Look for the string "None" in every line, and copy each line that has it.

* Data segment *
** start **
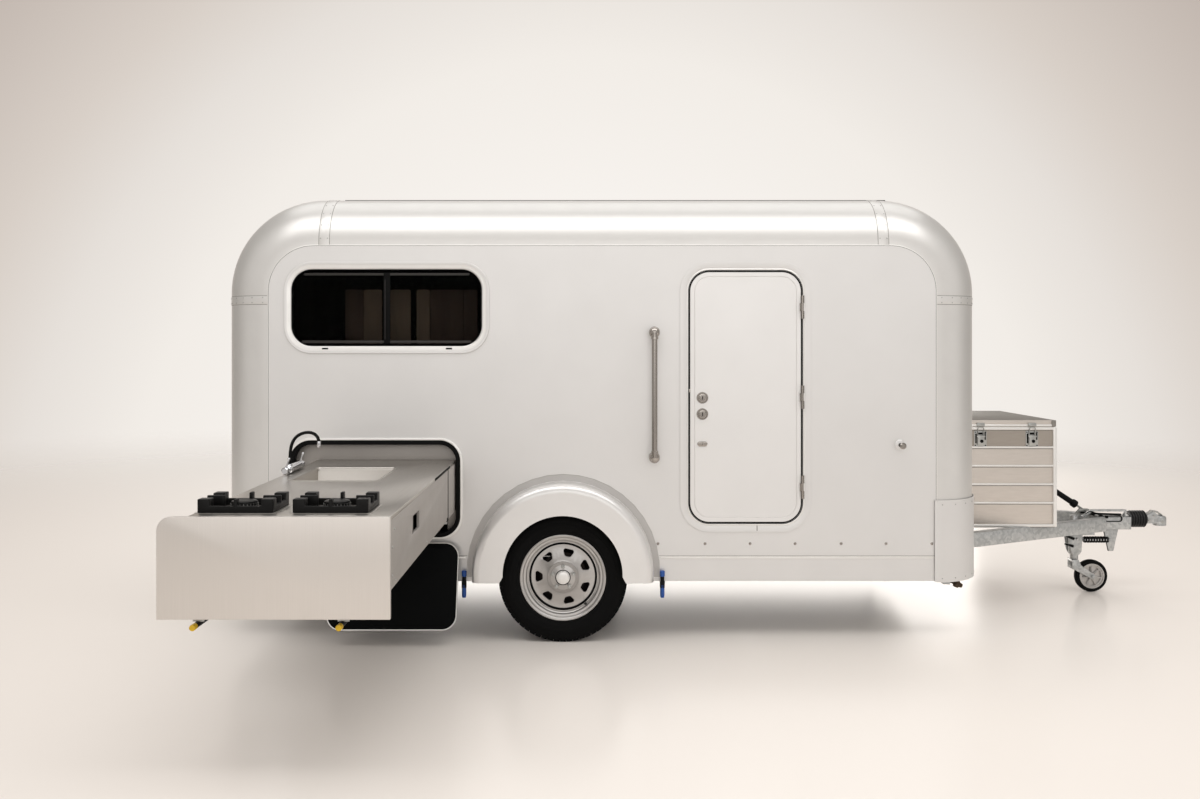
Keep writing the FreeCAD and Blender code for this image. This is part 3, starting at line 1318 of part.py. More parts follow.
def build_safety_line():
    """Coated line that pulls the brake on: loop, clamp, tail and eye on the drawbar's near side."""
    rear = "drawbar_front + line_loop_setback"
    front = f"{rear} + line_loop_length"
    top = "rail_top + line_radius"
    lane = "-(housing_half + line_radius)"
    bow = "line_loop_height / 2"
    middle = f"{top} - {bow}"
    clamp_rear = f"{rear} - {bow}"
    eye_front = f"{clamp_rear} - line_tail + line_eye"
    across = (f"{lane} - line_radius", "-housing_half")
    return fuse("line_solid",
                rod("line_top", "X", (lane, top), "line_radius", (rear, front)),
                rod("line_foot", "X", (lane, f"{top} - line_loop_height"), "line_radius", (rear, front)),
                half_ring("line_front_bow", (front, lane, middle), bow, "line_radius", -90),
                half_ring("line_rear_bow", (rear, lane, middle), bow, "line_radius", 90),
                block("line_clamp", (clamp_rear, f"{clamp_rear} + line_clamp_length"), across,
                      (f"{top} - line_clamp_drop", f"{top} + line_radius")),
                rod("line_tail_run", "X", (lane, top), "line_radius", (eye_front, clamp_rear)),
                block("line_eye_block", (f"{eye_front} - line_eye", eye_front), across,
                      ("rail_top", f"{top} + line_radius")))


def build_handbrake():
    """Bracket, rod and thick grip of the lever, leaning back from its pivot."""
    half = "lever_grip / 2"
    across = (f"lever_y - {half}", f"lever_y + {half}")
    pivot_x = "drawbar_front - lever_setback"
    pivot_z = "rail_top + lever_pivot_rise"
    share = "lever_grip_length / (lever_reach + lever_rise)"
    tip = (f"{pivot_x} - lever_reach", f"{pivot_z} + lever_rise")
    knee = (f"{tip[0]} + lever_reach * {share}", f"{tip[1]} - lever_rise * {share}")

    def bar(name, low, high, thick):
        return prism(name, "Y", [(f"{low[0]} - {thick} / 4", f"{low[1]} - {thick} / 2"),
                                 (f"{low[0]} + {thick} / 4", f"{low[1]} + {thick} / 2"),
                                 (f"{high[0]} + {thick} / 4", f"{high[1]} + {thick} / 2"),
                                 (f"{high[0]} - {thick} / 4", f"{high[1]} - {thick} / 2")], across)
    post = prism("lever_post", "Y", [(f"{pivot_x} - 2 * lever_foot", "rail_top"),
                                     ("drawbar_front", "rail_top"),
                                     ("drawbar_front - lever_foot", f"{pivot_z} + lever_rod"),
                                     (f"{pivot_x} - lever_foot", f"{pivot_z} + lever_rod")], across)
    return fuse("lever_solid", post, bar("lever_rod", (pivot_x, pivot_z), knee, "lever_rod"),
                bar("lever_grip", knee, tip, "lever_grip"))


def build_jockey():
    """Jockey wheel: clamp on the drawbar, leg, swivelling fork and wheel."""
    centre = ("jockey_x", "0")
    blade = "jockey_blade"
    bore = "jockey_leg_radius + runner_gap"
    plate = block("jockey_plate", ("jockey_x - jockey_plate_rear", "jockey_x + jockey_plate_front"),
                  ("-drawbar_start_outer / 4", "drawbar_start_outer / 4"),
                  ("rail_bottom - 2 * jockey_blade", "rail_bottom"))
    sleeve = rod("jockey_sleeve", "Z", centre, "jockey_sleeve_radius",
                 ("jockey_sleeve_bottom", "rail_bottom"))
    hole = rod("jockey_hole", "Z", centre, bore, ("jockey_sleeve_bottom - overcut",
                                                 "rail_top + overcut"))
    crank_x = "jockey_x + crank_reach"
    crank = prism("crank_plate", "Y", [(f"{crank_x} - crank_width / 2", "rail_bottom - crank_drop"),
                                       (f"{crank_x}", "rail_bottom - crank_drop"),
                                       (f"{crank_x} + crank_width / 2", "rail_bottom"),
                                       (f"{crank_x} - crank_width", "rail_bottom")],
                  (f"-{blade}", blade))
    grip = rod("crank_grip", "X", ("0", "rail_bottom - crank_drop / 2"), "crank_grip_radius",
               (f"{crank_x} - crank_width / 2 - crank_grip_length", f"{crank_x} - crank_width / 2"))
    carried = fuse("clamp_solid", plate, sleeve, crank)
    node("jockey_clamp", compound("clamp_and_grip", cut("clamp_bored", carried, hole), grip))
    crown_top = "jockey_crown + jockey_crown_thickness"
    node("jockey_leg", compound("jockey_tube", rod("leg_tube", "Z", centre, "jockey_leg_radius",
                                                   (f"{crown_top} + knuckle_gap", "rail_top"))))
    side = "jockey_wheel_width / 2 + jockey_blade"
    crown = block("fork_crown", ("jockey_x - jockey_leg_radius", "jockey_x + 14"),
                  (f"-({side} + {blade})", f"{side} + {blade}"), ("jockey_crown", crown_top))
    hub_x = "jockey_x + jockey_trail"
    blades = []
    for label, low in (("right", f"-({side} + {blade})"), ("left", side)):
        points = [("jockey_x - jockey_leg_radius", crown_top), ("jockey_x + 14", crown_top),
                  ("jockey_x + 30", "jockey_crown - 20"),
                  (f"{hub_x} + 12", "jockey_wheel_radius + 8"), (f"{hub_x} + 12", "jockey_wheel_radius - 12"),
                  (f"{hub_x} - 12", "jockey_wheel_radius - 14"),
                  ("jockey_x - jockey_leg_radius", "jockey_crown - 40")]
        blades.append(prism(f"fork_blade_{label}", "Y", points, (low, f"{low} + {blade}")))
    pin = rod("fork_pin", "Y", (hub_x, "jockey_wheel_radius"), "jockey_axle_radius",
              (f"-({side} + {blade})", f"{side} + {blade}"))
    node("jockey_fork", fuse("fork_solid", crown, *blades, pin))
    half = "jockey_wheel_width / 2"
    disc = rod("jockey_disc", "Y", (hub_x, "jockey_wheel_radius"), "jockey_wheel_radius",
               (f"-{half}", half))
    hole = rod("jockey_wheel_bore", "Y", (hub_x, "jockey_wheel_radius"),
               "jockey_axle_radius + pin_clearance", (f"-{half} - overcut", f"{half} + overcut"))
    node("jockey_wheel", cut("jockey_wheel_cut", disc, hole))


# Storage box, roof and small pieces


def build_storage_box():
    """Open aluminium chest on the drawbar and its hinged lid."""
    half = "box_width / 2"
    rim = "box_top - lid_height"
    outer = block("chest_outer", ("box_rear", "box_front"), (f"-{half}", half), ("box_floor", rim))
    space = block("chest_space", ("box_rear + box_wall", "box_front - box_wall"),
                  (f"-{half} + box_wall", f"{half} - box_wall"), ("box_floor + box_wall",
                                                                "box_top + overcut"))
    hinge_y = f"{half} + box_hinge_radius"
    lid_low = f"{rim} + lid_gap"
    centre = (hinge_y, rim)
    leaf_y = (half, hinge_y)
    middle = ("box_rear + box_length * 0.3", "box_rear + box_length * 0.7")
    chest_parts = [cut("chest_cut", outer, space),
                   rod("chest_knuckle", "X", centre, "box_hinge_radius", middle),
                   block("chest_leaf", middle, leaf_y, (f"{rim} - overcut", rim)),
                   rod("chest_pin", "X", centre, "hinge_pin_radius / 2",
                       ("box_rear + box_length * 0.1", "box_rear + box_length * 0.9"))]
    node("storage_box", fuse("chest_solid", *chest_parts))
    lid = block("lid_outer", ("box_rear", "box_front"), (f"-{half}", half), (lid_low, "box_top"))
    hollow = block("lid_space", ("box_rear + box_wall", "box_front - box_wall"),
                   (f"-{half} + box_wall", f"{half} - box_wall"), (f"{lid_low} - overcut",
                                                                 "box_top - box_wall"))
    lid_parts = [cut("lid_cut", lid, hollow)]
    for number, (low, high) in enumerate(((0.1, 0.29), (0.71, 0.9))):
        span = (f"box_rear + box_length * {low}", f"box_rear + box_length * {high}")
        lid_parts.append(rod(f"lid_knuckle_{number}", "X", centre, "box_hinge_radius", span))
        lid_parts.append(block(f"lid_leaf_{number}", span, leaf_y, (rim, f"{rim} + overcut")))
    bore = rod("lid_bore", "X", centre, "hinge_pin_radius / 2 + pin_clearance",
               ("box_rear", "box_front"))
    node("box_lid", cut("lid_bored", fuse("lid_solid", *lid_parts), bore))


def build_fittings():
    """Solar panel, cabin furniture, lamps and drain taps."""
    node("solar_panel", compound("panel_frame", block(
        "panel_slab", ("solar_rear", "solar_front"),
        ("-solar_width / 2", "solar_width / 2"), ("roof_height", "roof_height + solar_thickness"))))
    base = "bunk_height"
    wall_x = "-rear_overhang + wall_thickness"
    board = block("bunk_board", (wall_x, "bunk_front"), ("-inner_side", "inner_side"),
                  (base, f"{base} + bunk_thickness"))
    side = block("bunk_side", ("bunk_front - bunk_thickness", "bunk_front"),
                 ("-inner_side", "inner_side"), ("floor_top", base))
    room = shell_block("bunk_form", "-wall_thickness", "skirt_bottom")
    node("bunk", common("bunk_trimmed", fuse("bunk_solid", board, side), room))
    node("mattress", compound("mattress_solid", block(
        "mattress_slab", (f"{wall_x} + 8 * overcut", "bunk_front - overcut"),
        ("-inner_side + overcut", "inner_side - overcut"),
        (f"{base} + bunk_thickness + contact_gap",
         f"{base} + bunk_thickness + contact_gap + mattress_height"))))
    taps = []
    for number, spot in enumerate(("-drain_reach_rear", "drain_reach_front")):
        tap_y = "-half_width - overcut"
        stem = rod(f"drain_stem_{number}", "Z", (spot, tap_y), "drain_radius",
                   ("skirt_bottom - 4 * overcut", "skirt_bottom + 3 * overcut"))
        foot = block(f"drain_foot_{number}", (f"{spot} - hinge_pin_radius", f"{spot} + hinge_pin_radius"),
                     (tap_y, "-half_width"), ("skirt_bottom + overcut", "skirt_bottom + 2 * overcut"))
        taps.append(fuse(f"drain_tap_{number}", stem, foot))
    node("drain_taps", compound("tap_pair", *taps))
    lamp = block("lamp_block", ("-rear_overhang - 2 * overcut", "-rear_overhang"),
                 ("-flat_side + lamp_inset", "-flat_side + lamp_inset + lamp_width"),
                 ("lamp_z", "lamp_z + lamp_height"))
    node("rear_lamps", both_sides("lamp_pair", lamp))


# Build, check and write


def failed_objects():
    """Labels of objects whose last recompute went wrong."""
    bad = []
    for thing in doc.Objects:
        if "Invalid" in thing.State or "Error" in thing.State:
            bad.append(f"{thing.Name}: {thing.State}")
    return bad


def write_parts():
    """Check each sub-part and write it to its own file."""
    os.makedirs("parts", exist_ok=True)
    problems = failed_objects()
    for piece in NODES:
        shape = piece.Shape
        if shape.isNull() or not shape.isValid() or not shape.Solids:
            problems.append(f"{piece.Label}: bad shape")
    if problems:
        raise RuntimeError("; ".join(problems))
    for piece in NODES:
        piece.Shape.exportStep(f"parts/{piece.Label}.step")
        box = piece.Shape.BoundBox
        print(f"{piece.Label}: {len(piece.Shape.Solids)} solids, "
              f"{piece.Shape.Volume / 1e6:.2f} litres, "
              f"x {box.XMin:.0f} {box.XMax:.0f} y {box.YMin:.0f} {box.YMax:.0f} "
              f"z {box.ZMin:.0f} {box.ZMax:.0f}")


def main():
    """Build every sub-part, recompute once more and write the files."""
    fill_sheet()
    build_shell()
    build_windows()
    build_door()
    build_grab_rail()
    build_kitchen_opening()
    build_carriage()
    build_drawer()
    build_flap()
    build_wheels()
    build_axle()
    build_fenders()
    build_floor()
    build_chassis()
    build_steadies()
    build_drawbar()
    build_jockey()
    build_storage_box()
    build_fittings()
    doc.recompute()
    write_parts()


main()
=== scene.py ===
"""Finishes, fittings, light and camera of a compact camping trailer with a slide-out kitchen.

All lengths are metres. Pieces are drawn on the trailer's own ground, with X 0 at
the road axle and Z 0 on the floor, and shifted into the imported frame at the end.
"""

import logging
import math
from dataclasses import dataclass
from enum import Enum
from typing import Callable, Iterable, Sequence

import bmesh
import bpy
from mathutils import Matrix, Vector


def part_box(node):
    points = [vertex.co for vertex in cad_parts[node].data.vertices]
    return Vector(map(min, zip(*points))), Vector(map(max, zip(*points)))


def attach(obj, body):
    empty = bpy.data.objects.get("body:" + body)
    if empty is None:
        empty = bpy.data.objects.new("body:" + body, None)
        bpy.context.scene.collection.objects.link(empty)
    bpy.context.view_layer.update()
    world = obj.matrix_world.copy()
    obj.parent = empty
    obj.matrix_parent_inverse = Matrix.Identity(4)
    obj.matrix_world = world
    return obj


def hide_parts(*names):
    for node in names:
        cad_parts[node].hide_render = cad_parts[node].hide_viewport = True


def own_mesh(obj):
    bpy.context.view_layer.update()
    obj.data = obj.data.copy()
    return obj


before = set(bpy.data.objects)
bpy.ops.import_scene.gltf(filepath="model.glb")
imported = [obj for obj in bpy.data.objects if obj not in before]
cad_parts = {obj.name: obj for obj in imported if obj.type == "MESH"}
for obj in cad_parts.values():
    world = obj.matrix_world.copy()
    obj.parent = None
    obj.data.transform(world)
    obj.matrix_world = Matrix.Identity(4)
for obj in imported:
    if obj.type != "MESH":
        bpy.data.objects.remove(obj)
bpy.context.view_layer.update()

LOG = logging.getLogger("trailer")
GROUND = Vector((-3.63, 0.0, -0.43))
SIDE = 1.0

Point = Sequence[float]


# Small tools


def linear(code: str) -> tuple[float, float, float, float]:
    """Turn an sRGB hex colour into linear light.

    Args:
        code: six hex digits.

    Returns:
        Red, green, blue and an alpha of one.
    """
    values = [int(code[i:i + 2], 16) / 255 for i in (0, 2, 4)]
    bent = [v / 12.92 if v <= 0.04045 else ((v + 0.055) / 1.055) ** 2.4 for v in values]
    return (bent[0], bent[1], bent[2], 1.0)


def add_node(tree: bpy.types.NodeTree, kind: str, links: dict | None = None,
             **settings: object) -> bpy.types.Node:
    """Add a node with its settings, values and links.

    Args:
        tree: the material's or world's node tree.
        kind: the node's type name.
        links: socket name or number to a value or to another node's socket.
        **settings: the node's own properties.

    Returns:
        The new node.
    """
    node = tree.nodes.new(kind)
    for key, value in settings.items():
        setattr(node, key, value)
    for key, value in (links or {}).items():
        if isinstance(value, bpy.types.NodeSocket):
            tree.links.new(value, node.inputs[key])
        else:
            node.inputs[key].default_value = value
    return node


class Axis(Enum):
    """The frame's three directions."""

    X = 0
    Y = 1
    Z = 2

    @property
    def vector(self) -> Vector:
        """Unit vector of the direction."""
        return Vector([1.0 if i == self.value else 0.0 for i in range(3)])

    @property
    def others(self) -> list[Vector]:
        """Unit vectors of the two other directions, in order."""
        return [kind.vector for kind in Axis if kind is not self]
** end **
* Answer to this problem *
    if empty is None:
        empty = bpy.data.objects.new("body:" + body, None)
    obj.parent = None
def add_node(tree: bpy.types.NodeTree, kind: str, links: dict | None = None,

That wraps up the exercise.